Piranèse, l’homme face à lui-même

Publiée le 15 juillet 2024
Piranèse, l’homme face à lui-même

Affiche du film de Paola Cortellesi, Il reste encore demain. © TOBIS Film GmbH

 

 

 

l’ESIS présente Susanna Clarke auteure britannique, en 2021, elle remporte le Women’s Prize for Fiction pour son roman fantastique, Piranèse. Ce livre conte l’histoire de Piranèse, un des deux seuls êtres vivants à habiter le Palais, une bâtisse infinie remplie de statues gigantesques. Le lecteur est plongé dans un récit onirique dans lequel la frontière entre le réel et l’imaginaire frise la folie. 

 

Un immense palais, des pièces qui se comptent par centaines, des marées : voici ce qui rythme la vie de Piranèse.
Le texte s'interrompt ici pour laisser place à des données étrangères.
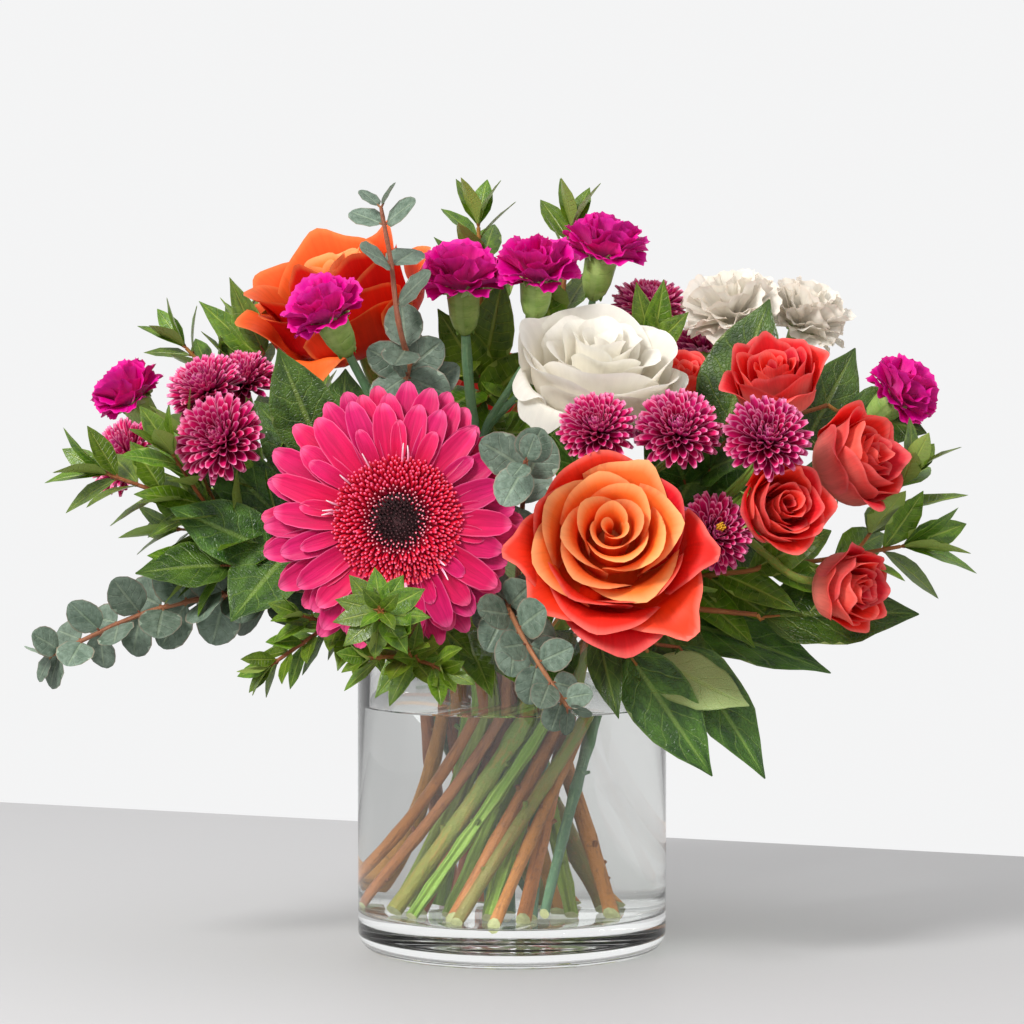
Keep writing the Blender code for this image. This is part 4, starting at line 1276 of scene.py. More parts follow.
def new_group(name, inputs, outputs):
    """Empty shader group with named value inputs and outputs."""
    tree = bpy.data.node_groups.new(name, "ShaderNodeTree")
    for label, default in inputs:
        socket = tree.interface.new_socket(name=label, in_out="INPUT", socket_type="NodeSocketFloat")
        socket.default_value = default
    for label in outputs:
        tree.interface.new_socket(name=label, in_out="OUTPUT", socket_type="NodeSocketFloat")
    web = Web(tree)
    return web, web.node("NodeGroupInput").outputs


def streak_group():
    """Fine lines that run from the base of a petal, and a slow mottle over it."""
    web, given = new_group("petal streaks", (("Fineness", 22.0), ("Seed", 0.0)), ("Streak", "Mottle"))
    u, v = web.uv()
    seed = web.times(given["Seed"], 37.0)
    lines = web.noise_on(u, v, seed, given["Fineness"], 2.2, 3.0, 0.6, 0.3)
    slow = web.noise_on(u, v, seed, 2.4, 2.4, 2.0)
    web.node("NodeGroupOutput", {"Streak": lines, "Mottle": slow})
    return web.tree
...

Reclus dans sa demeure, cet homme s’est donné pour mission de noter toutes les spécificités du Palais. Ce bâtiment aux limites inconnues apparaît pour lui comme une divinité protectrice qui veille sur ceux qui l’habitent. Dans ce récit, retrouvez Piranèse et l’Autre. Tous deux mènent des recherches sur cette cité isolée. Le premier veut transcrire la beauté du lieu, tandis que le second cherche à dévoiler son secret. La possible existence d’une troisième personne chamboule le quotidien des deux hommes. La vie de Piranèse bascule avec sa perception du monde qu’il chérit tant.

 

Piranèse est le journal de bord du personnage éponyme. Le roman commence par la description méticuleuse de l’univers englouti où il demeure. Ce passage peut paraître long, mais ce n’est que l’entrée d’une narration labyrinthique qui captive un peu plus à chaque page. Si tout semble extrêmement concret, notamment à travers les descriptions de Piranèse, une atmosphère fantastique plane sur le Palais et ses habitants. Très vite, les questions se bousculent à propos de ce lieu submergé par les vagues.

 

Le roman joue avec la règle principale du genre fantastique : la frontière entre le réel et l’imaginaire. Cela est décuplé par la narration à la première personne. Tout est perçu du point de vue de Piranèse. Le familier et l’étranger sont constamment remis en question. Cela commence par l’orthographe des mots eux-mêmes. Plusieurs mots sont écrits en capitales en plein milieu de phrases et certains perdent leur sens au sein du Palais. Les éléments connus par Piranèse – la mer, les statues, les portes – sont aussi admis par celui qui habite le monde « réel ». Mais comment expliquer que Piranèse sache ce qu’est un jardin, alors qu’il n’y a aucune végétation dans le Palais ? Ce sont ces détails qui donnent certaines clefs sur la perception de Piranèse et qui rendent la lecture prenante. 

 

Si le roman est écrit du point de vue de Piranèse, il y a un second personnage qui représente un réel mystère : l’Autre. Le second – et seul ? – autre habitant du Palais diffère de Piranèse par bien des aspects. Cet homme est la seule personne avec qui le protagoniste principal peut échanger. Il est littéralement « l’autre », c’est-à-dire l’individu qui nous fait prendre conscience de notre individualité. Ce personnage questionne le rapport entre une personne et le reste de l’humanité. Il permet d’aborder des thèmes comme la dépendance ou le syndrome de Stockholm. 

 

Le Palais est l’élément qui lie les personnages entre eux. Il est possible de le voir comme une allégorie de la mémoire : la mémoire d’un monde révolu mais surtout celle de Piranèse. Celle-ci est l’un des enjeux centraux du roman. Le monde le plus riche du livre est sans doute celui présent dans l’esprit du jeune homme. Ses paroles, ses pensées et son amour pour la beauté donnent vie à la bâtisse. Il brise le silence et l’afflux des marées. Piranèse fait remonter à la surface une des peurs principales de notre société contemporaine : l’oubli. Le thème de la mémoire permet d’aborder les grandes questions d’identité et de santé mentale. Quoi de pertinent que la mémoire pour remettre en cause l’identité d’une personne ? 

La force de ce livre est de plonger dans les racines du fantastique. Piranèse n’est pas une réécriture de la mythologie grecque, malgré ce que suggère le titre. C’est un roman empreint du souvenir d’un ancien monde représenté par les statues de style grec, ainsi que les rituels et croyances antiques. L’auteure a imaginé un autre univers à la fois bienveillant et dangereux, comme un dieu antique. Le Palais est un espace liminal, un lieu entre notre monde et un monde oublié. Les souvenirs sont la clé de cette intrigue.